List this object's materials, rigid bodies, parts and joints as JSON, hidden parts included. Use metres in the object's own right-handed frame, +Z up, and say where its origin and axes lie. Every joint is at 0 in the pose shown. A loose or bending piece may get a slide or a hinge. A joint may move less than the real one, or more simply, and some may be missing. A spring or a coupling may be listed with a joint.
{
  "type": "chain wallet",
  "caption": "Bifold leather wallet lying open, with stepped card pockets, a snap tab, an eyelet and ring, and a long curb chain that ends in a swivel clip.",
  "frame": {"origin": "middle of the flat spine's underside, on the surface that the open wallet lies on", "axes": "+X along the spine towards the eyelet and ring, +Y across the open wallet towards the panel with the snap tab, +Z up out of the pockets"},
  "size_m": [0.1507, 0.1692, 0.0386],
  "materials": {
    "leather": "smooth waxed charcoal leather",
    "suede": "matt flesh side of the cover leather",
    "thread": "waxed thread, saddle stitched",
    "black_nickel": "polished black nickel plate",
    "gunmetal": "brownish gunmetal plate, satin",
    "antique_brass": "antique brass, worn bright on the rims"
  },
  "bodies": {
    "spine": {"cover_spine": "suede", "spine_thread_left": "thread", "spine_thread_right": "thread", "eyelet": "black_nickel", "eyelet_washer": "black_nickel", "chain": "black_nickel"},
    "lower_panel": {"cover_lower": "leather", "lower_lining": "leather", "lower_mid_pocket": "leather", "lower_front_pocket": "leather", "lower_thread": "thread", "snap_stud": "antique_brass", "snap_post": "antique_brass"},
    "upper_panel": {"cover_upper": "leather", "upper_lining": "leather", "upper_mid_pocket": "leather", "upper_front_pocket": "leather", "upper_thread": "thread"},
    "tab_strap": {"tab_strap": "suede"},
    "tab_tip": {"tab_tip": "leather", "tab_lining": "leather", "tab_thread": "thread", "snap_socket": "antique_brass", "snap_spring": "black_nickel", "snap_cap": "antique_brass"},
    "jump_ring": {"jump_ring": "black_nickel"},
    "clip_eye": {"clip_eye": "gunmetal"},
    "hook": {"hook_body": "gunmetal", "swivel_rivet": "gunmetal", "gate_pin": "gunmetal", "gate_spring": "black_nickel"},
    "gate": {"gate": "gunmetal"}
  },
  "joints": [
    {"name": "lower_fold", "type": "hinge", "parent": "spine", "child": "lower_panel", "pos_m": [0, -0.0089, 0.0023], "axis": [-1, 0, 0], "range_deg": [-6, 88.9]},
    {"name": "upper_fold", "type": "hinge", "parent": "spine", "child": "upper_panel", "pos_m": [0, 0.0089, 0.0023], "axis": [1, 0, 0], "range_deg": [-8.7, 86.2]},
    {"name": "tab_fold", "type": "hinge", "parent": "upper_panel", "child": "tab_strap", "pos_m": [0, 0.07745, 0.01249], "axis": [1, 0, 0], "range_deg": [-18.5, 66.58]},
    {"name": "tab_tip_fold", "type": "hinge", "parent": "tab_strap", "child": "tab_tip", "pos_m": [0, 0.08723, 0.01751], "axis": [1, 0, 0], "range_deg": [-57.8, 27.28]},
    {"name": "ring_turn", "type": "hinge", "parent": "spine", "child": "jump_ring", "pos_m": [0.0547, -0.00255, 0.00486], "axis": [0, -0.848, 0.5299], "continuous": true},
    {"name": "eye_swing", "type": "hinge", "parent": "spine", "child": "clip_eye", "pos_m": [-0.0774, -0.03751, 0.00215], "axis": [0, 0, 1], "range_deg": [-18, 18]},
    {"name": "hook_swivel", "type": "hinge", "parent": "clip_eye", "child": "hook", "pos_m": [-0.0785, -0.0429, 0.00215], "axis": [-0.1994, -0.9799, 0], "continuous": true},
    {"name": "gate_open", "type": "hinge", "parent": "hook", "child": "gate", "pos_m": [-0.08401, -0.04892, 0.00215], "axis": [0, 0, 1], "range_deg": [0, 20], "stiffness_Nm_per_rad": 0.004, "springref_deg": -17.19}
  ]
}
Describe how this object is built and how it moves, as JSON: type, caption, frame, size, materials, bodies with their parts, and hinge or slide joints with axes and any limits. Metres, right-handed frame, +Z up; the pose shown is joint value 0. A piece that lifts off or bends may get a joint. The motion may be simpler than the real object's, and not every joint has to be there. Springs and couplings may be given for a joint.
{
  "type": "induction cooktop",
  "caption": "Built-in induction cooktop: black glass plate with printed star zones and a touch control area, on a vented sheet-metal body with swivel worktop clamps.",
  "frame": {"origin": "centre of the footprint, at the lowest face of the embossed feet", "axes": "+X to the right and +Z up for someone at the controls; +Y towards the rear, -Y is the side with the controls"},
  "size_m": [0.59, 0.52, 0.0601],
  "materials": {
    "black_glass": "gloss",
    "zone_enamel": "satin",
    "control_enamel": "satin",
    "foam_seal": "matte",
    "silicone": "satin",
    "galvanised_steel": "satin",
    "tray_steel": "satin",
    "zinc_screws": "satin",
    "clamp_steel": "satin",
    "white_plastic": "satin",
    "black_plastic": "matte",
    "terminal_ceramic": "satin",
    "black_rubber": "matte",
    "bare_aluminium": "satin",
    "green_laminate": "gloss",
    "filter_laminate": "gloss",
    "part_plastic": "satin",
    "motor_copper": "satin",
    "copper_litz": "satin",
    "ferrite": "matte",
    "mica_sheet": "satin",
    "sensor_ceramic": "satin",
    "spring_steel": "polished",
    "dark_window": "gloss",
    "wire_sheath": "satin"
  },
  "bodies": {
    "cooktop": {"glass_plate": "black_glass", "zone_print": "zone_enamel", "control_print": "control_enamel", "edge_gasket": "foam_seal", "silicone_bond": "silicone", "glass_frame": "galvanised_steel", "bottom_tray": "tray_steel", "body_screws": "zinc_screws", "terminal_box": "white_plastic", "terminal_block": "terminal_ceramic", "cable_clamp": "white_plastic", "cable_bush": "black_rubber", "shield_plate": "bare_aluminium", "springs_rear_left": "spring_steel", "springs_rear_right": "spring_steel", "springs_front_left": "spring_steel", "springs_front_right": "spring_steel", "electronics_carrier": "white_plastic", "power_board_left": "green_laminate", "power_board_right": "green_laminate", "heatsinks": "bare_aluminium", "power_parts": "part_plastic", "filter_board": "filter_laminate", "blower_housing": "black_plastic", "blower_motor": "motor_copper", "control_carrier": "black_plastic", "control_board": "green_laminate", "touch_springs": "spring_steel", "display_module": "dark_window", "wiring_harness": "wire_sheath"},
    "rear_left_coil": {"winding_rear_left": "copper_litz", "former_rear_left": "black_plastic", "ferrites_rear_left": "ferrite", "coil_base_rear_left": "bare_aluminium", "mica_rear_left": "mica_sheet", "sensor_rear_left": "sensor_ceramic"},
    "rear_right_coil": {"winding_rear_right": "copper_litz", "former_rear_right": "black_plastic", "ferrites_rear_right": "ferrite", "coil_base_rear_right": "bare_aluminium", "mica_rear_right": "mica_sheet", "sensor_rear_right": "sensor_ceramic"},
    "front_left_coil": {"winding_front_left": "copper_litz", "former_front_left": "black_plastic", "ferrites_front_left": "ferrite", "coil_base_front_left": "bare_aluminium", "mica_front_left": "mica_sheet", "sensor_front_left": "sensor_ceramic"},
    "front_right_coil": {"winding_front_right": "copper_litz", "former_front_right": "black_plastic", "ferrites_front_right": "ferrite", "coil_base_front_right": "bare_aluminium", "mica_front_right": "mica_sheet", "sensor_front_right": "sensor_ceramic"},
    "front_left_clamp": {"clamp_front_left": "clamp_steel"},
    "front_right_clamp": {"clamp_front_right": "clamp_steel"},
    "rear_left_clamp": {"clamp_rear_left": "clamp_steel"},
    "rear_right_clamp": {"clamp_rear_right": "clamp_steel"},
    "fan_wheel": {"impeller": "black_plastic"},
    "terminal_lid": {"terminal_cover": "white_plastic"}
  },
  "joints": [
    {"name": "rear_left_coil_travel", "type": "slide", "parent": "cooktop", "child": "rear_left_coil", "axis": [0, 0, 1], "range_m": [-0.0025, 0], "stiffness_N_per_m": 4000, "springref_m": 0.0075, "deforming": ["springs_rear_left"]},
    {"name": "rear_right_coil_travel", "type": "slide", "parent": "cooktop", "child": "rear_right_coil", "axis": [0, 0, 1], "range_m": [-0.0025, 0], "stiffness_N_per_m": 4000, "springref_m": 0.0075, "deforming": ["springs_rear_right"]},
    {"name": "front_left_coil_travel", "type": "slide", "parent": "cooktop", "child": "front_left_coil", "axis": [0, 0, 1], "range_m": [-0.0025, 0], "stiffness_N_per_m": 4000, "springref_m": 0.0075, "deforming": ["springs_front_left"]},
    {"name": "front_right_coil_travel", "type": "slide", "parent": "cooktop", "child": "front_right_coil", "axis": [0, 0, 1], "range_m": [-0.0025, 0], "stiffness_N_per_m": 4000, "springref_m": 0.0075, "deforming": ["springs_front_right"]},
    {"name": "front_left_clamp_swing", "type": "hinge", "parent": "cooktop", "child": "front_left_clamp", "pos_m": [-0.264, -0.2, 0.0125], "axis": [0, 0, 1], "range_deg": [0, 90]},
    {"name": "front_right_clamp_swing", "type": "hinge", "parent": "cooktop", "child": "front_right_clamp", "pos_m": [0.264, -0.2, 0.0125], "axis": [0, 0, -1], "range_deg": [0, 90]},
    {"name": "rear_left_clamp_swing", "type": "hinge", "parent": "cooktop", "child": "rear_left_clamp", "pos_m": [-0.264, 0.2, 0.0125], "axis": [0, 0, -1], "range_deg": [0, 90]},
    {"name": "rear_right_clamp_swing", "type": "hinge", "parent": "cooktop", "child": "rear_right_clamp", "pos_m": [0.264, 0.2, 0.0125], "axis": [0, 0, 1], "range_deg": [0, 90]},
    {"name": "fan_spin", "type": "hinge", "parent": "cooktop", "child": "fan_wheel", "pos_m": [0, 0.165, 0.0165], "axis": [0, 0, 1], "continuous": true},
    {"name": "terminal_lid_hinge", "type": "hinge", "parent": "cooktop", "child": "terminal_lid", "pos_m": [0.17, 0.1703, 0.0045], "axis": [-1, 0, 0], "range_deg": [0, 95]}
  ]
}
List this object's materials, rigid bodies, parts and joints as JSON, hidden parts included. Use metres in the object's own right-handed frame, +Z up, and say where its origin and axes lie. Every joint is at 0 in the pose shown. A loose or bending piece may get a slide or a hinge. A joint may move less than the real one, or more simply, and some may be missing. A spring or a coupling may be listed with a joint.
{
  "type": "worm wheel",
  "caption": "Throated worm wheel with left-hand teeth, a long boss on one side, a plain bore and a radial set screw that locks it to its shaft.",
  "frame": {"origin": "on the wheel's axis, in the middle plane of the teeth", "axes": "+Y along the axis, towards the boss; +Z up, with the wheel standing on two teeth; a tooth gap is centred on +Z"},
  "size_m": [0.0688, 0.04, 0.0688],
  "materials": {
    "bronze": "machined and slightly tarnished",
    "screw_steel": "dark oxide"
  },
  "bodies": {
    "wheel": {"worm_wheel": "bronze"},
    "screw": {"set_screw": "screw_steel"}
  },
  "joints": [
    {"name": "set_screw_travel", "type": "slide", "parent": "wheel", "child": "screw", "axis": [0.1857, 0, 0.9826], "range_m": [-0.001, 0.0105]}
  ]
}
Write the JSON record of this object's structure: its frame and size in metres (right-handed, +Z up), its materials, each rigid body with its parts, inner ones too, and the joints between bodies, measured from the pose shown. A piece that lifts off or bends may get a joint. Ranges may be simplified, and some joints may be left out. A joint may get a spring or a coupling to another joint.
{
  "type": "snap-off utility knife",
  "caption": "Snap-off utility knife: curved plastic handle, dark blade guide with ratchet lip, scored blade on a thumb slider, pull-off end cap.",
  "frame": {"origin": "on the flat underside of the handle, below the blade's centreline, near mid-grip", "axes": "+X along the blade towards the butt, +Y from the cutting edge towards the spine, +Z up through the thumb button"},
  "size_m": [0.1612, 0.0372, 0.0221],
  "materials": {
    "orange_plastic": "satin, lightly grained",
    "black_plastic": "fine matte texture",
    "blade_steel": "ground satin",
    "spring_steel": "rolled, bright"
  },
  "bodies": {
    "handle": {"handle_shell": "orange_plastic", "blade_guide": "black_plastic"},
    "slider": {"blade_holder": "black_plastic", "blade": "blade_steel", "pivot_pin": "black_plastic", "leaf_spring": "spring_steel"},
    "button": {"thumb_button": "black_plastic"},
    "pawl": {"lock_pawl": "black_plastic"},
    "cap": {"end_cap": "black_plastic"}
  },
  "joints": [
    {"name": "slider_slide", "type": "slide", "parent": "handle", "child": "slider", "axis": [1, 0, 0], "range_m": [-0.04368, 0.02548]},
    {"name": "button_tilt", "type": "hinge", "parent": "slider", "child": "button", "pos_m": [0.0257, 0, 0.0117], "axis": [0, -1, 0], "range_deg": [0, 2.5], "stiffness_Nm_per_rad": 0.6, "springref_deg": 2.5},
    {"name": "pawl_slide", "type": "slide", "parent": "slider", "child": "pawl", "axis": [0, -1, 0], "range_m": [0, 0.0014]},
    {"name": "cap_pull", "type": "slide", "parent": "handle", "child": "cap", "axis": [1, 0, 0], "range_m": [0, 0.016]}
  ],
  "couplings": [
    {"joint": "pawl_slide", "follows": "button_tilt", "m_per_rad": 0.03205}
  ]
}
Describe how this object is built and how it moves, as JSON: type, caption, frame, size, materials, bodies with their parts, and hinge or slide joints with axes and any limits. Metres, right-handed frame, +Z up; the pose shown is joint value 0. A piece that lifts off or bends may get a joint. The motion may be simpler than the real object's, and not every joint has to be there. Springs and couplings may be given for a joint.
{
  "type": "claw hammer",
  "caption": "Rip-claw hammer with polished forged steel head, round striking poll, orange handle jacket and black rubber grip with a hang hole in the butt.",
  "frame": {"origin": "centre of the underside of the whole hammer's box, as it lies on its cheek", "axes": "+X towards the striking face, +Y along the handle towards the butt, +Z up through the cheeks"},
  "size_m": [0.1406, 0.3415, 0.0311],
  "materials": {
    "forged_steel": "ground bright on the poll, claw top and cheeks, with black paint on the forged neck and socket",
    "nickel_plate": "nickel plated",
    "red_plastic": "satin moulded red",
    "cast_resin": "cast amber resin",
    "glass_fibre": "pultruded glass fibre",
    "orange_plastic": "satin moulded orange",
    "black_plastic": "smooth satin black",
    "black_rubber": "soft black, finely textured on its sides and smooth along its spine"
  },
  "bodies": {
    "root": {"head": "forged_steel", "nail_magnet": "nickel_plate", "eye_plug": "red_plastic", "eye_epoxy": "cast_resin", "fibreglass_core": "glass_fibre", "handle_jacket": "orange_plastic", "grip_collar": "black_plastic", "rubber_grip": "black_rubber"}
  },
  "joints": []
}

→ The problem
Go through the records and show every line with the string "from" in it.

→ Result of the exercise
Write the JSON record of this object's structure: its frame and size in metres (right-handed, +Z up), its materials, each rigid body with its parts, inner ones too, and the joints between bodies, measured from the pose shown. A piece that lifts off or bends may get a joint. Ranges may be simplified, and some joints may be left out. A joint may get a spring or a coupling to another joint.
  "frame": {"origin": "on the flat underside of the handle, below the blade's centreline, near mid-grip", "axes": "+X along the blade towards the butt, +Y from the cutting edge towards the spine, +Z up through the thumb button"},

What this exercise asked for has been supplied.